_Problem to solve_: Find each line that has the string "body" and give the total, with nothing else.

— Start of Supplied records —

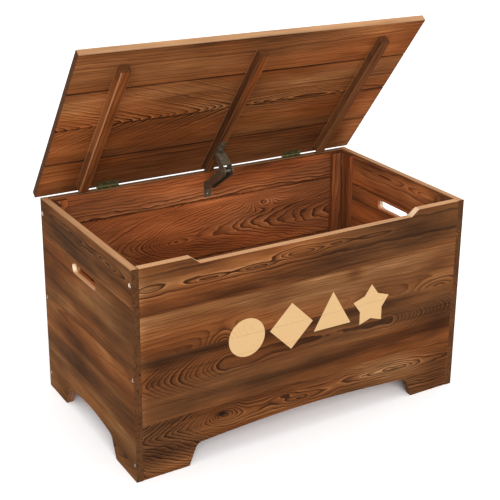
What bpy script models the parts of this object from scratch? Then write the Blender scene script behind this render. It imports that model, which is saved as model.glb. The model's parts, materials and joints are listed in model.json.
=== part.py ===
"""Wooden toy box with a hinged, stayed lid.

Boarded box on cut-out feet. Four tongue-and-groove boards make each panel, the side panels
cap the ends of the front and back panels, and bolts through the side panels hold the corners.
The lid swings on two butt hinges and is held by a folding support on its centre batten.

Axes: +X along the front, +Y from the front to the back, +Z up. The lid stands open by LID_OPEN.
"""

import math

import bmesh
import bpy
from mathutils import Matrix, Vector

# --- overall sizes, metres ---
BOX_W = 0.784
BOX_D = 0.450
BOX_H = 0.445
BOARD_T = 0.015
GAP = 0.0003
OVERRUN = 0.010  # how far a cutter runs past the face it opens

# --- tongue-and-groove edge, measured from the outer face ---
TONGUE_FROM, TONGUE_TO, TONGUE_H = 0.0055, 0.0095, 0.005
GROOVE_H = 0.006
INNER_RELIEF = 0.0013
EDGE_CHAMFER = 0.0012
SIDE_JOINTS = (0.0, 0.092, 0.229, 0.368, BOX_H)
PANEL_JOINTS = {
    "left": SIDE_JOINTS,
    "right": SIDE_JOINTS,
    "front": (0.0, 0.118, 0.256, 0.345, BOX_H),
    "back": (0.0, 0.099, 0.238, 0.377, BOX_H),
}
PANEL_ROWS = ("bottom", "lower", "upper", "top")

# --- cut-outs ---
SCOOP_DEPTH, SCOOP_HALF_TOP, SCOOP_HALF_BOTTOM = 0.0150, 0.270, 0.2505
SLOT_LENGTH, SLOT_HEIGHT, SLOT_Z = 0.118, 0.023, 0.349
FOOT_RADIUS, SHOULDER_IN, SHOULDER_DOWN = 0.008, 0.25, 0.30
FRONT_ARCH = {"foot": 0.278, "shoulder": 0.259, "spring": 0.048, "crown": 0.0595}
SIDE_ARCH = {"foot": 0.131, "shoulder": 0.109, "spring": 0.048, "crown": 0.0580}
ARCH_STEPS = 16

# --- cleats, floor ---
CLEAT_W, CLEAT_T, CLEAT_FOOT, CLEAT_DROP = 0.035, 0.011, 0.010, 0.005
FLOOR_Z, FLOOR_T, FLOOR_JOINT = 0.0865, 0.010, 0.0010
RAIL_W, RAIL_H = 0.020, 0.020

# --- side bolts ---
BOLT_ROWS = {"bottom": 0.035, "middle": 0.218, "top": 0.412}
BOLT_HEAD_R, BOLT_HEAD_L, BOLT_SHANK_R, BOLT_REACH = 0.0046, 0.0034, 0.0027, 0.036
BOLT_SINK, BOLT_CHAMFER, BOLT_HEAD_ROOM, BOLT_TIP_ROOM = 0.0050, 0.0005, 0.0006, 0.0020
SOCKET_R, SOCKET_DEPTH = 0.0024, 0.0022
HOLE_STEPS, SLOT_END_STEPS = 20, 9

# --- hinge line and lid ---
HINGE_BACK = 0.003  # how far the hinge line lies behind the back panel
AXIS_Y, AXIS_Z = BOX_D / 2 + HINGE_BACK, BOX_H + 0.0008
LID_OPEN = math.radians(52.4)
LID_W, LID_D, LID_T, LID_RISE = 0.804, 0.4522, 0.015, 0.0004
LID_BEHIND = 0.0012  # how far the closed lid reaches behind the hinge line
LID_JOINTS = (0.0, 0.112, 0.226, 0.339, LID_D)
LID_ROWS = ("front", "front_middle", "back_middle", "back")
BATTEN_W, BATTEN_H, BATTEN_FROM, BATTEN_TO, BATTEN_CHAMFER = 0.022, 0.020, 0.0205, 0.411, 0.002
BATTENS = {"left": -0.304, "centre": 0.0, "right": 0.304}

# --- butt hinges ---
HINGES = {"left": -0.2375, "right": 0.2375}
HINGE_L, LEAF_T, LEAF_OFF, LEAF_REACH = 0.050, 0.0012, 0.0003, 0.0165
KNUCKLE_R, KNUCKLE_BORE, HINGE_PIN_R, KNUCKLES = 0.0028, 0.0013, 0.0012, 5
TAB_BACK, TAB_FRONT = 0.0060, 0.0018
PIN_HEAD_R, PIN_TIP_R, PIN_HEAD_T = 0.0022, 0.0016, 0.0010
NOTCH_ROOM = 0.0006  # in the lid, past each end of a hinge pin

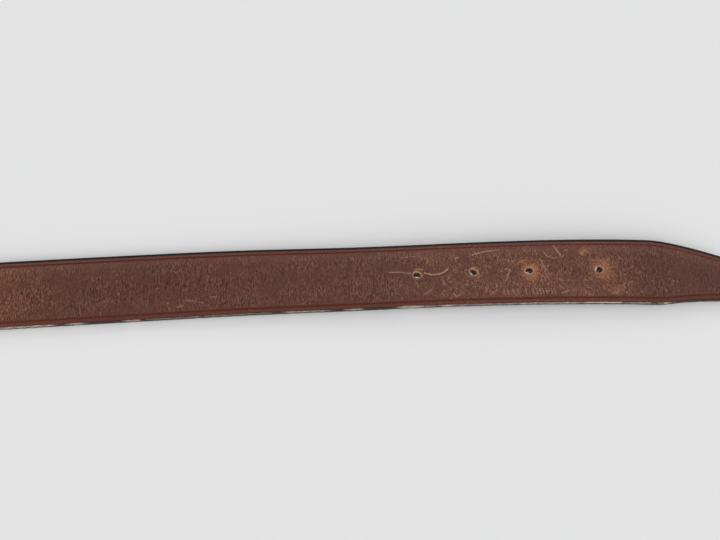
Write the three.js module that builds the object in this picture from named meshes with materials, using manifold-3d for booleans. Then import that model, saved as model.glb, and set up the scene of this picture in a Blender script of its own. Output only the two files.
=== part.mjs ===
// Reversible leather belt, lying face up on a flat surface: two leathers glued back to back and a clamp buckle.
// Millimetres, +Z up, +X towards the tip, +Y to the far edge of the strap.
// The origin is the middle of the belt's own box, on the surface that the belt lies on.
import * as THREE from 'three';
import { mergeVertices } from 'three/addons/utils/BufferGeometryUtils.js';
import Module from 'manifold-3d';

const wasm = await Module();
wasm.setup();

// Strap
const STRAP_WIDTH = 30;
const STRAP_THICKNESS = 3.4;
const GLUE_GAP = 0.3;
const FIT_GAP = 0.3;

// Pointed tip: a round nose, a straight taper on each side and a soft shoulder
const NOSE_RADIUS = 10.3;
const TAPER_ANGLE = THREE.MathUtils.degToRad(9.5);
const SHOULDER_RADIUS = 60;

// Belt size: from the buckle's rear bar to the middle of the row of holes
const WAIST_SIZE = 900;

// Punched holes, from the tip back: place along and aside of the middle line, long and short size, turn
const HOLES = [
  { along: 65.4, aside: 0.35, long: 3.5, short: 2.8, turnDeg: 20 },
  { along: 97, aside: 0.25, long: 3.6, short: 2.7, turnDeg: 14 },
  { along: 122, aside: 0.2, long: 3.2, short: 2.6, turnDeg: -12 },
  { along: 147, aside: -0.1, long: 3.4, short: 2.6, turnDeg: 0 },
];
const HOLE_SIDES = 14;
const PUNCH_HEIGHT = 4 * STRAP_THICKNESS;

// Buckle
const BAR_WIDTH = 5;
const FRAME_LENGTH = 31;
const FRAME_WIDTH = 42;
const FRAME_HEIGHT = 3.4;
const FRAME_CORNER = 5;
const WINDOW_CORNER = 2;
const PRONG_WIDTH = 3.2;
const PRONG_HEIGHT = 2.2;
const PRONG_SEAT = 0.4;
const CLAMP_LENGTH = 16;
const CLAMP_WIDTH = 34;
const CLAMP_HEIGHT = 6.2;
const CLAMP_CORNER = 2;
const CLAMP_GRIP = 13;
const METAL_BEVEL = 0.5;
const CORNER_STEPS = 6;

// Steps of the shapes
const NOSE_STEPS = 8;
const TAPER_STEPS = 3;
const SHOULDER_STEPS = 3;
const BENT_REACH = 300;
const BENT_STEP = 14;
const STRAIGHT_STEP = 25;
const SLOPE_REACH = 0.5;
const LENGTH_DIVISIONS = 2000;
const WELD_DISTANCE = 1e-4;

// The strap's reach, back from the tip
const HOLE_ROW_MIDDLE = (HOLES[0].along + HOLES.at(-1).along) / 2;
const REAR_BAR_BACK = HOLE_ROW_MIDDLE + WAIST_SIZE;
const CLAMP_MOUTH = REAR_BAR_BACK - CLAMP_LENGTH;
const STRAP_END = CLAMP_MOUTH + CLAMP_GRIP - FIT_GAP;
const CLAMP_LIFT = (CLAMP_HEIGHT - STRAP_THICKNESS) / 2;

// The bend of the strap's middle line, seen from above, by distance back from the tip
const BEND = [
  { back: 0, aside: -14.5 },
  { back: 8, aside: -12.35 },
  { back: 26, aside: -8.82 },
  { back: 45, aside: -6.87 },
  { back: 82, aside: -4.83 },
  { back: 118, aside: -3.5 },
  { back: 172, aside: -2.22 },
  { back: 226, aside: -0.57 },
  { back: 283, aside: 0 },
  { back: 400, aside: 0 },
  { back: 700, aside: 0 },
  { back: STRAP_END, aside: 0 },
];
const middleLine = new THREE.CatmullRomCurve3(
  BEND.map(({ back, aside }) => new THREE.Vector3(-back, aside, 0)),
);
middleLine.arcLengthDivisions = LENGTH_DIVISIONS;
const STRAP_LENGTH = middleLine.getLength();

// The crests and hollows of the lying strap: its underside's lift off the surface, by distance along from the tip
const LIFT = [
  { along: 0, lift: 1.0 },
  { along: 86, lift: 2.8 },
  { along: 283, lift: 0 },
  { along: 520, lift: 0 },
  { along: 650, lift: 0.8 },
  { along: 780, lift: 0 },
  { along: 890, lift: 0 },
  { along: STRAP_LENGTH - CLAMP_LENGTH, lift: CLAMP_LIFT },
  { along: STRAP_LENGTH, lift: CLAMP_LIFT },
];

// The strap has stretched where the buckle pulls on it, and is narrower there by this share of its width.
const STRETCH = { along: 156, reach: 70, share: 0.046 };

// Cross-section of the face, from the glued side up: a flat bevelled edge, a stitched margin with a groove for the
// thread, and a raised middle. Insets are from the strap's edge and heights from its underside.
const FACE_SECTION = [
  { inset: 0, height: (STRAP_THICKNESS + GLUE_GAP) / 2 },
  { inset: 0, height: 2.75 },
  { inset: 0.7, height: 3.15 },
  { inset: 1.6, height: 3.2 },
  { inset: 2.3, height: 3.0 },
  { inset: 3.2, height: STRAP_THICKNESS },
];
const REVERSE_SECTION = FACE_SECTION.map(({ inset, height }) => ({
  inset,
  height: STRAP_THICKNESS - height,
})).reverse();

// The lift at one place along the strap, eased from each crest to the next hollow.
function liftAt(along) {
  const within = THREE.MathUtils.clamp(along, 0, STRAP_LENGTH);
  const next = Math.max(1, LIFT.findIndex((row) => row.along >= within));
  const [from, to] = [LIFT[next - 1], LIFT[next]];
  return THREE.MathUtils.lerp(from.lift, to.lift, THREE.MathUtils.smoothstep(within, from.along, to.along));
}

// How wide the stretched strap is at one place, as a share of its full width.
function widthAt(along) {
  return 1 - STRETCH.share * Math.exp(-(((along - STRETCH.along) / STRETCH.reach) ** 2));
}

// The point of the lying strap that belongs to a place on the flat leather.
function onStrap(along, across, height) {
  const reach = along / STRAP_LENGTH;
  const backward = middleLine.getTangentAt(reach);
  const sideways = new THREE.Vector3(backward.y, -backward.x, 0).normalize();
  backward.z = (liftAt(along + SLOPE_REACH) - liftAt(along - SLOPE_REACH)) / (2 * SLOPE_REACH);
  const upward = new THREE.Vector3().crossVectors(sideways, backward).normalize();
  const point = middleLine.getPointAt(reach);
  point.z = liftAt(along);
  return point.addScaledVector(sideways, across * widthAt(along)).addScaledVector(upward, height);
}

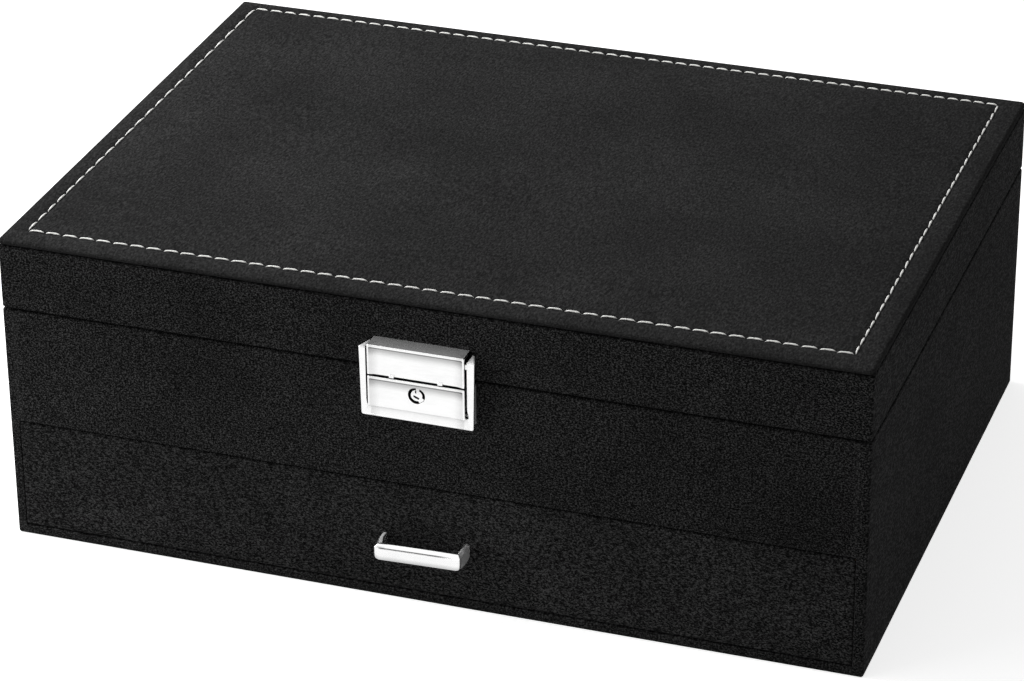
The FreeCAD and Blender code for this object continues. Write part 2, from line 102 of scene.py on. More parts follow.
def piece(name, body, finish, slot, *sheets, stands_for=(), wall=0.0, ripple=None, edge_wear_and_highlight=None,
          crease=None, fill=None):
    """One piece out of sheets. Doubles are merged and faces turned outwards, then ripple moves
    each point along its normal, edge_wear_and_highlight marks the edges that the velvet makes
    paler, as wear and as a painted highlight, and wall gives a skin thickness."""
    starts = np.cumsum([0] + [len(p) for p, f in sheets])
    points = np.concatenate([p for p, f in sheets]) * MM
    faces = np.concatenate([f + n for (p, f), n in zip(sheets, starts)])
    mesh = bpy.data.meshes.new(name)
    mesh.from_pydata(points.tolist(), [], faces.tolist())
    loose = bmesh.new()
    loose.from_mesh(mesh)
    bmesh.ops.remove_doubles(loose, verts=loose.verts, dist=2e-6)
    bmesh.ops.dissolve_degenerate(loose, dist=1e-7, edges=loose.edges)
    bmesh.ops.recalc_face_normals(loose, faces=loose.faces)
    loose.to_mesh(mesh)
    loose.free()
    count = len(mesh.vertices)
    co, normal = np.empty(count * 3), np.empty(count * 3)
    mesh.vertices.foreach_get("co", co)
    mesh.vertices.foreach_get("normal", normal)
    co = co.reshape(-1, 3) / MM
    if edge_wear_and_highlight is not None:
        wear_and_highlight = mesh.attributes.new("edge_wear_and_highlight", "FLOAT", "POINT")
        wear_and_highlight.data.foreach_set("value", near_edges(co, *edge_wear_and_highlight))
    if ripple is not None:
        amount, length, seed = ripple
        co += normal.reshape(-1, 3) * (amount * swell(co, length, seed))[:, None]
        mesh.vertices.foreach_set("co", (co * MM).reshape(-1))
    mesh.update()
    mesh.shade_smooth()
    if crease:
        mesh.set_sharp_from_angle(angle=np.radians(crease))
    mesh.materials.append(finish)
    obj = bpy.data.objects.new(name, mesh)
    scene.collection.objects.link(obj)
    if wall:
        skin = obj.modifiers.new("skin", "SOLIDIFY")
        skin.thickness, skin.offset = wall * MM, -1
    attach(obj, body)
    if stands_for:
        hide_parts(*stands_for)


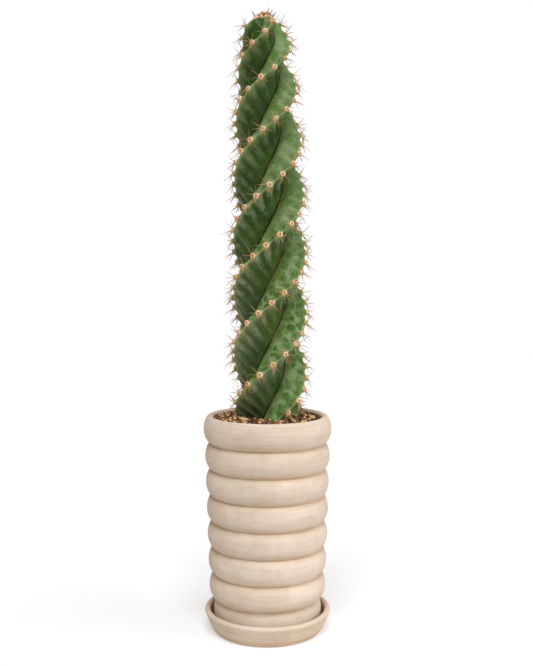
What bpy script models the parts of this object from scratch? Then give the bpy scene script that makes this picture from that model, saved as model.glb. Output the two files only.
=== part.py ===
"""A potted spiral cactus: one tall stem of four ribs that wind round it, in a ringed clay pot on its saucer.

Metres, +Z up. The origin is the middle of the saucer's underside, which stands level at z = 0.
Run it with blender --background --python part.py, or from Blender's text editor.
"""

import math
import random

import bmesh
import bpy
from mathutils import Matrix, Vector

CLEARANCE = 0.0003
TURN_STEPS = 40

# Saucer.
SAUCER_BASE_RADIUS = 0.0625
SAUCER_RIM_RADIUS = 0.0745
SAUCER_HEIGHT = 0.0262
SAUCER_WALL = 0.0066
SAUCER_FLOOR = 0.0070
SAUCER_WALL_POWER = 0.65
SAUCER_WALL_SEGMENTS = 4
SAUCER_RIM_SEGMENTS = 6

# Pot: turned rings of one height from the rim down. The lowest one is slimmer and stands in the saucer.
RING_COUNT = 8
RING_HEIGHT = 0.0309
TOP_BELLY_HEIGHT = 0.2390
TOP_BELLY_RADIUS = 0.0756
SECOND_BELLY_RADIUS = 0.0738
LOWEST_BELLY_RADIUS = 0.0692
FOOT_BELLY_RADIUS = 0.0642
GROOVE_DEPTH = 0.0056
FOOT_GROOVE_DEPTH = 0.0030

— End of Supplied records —

_Reply to the exercise_: 2